Without ranges, a pie shows one slice per data source. With ranges enabled, the pie swaps to distribution mode:

  • Each slice is a range, not a device.

  • Slice size = number of devices inside that range (percentage shown on hover & in legend).

This turns the same telemetry into an instant “how many devices are cold / warm / hot?” insight.


Interactivity

  • Hover a bar → highlights corresponding row in the statistics table.

  • Hover a table row → flashes the matching bar.

  • Hover a pie slice → tooltip with range name + device count + percentage.

  • Supports real-time updates when the dashboard is in Live Data mode.


Best Practices & Tips

Scenario
Recommendation

Fleet health distribution

Use Pie + Value Ranges to spot clusters (e.g. battery 0–20 %, 20–50 %, …)

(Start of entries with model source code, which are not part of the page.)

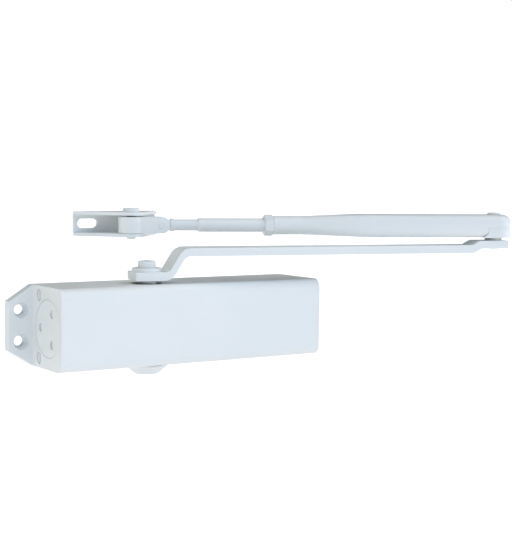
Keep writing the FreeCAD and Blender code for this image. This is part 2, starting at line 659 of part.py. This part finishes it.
# ---------------------------------------------------------------- jam nut and adjusting rod
b = new_body("jam_nut")
sk = new_sketch(b, "XY_Plane")
AF = S["nut_flats"] / 2
AC = AF / math.cos(math.radians(30))
x0, x1 = "neck_end+0.05", "neck_end+0.05+nut_length"
poly(sk, [(x0, "rod_radius+0.06"), (x0, AF - 0.1), (ev(x0) + 0.75, AC), (ev(x1) - 0.75, AC), (x1, AF - 0.1),
          (x1, "rod_radius+0.06")])
revolve(b, sk, "H_Axis")
sk = new_sketch(b, "YZ_Plane", "neck_end-1")
closed_path(sk, [Part.LineSegment(V(AC * math.sin(math.radians(60 * k)), AC * math.cos(math.radians(60 * k)), 0),
                                  V(AC * math.sin(math.radians(60 * k + 60)), AC * math.cos(math.radians(60 * k + 60)), 0))
                 for k in range(6)])
sk2 = new_sketch(b, "YZ_Plane", "neck_end-1")
closed_path(sk2, [Part.Circle(V(0, 0, 0), V(0, 0, 1), AC + 3)] +
            [Part.LineSegment(V(AC * math.sin(math.radians(60 * k)), AC * math.cos(math.radians(60 * k)), 0),
                              V(AC * math.sin(math.radians(60 * k + 60)), AC * math.cos(math.radians(60 * k + 60)), 0))
             for k in range(6)])
b.removeObject(sk)
doc.removeObject(sk.Name)
pocket(b, sk2, "nut_length+4", True, "Flats")
place(b, ELX, ELY, "fore_z", EF)
keep(b, "jam_nut")

b = new_body("adjusting_rod")
sk = new_sketch(b, "XY_Plane")
poly(sk, [(110.0, 0), (110.0, "rod_radius-0.8"), (110.8, "rod_radius"), ("rod_step", "rod_radius"),
          ("rod_step+0.9", "rod_neck_r"), (252.5, "rod_neck_r"), (252.8, 4.75), (255.1, 4.75), (255.6, 4.25), (255.6, 0)])
revolve(b, sk, "H_Axis")
sk = new_sketch(b, "XZ_Plane", -3.7)
TA = S["tilt_at"]
closed_path(sk, [Part.ArcOfCircle(Part.Circle(V(TA, 0, 0), V(0, 0, 1), 4.9), math.radians(-90), math.radians(90)),
                 Part.LineSegment(V(TA, 4.9, 0), V(254.6, 3.3, 0)), Part.LineSegment(V(254.6, 3.3, 0), V(254.6, -3.3, 0)),
                 Part.LineSegment(V(254.6, -3.3, 0), V(TA, -4.9, 0))])
pad(b, sk, 7.4, name="Tongue")
sk = new_sketch(b, "XZ_Plane", -5.0)
circle(sk, "tilt_at", 0, "tilt_pin_r+0.05")
pocket(b, sk, 10.0, True, "Eye")
place(b, ELX, ELY, "fore_z", EF)
keep(b, "adjusting_rod")

# ---------------------------------------------------------------- swivel fork and tilt pin
b = new_body("swivel_fork")
FH = S["fork_height"] / 2
SA = S["shoe_at"]
sk = new_sketch(b, "XY_Plane", "-fork_height/2")
circle(sk, "shoe_at", 0, "fork_radius")
pad(b, sk, "fork_height", name="Barrel")
sk = new_sketch(b, "XZ_Plane", "-fork_half_width")
ER = S["fork_end_r"]
closed_path(sk, [Part.ArcOfCircle(Part.Circle(V(TA, 0, 0), V(0, 0, 1), ER), math.radians(90), math.radians(270)),
                 Part.LineSegment(V(TA, -ER, 0), V(SA - 3, -ER, 0)), Part.LineSegment(V(SA - 3, -ER, 0), V(SA - 3, ER, 0)),
                 Part.LineSegment(V(SA - 3, ER, 0), V(TA, ER, 0))])
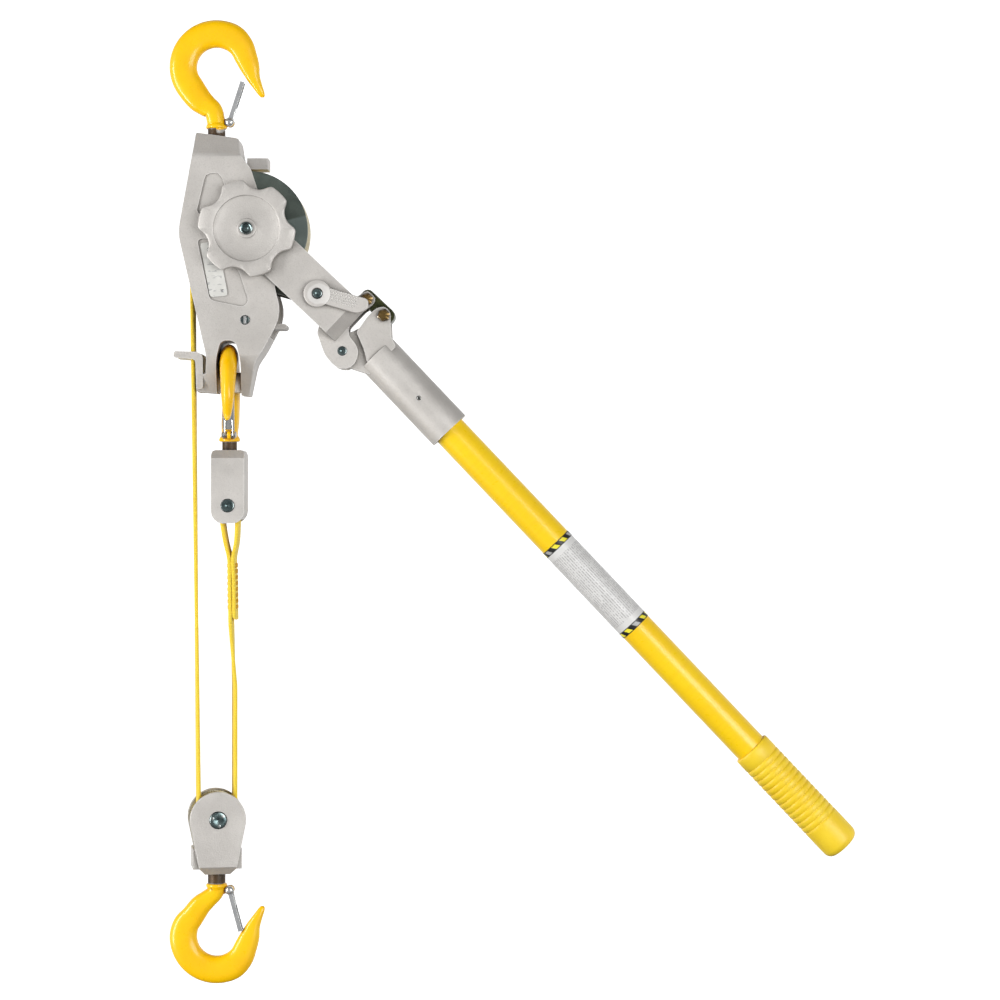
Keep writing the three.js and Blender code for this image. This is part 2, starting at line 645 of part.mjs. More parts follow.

Comparing absolute sensor values

Stick to Bar with value labels and stats table

Many devices (> 20)

Ranges become essential – otherwise the legend gets crowded

Dark dashboards

Enable Hide Background and pick high-contrast range colours

Multi-metric page

Duplicate the widget, then edit Data tab only – ranges & styling carry over


FAQ

Q: Why does my pie chart still show device names instead of ranges?

A: Make sure Enable Value Ranges is toggled on and at least one range is defined.

Q: How are slice percentages calculated?

A: (Device count in range ÷ Total device count) × 100 %. Individual values are not summed in range mode.

Q: Can I disable the statistics table?

A: Yes – Appearance → toggle Show Statistics Table.

Q: Will semantic data selection be available?

A: Yes, upcoming releases will auto-suggest fields (e.g. all “temperature” sensors).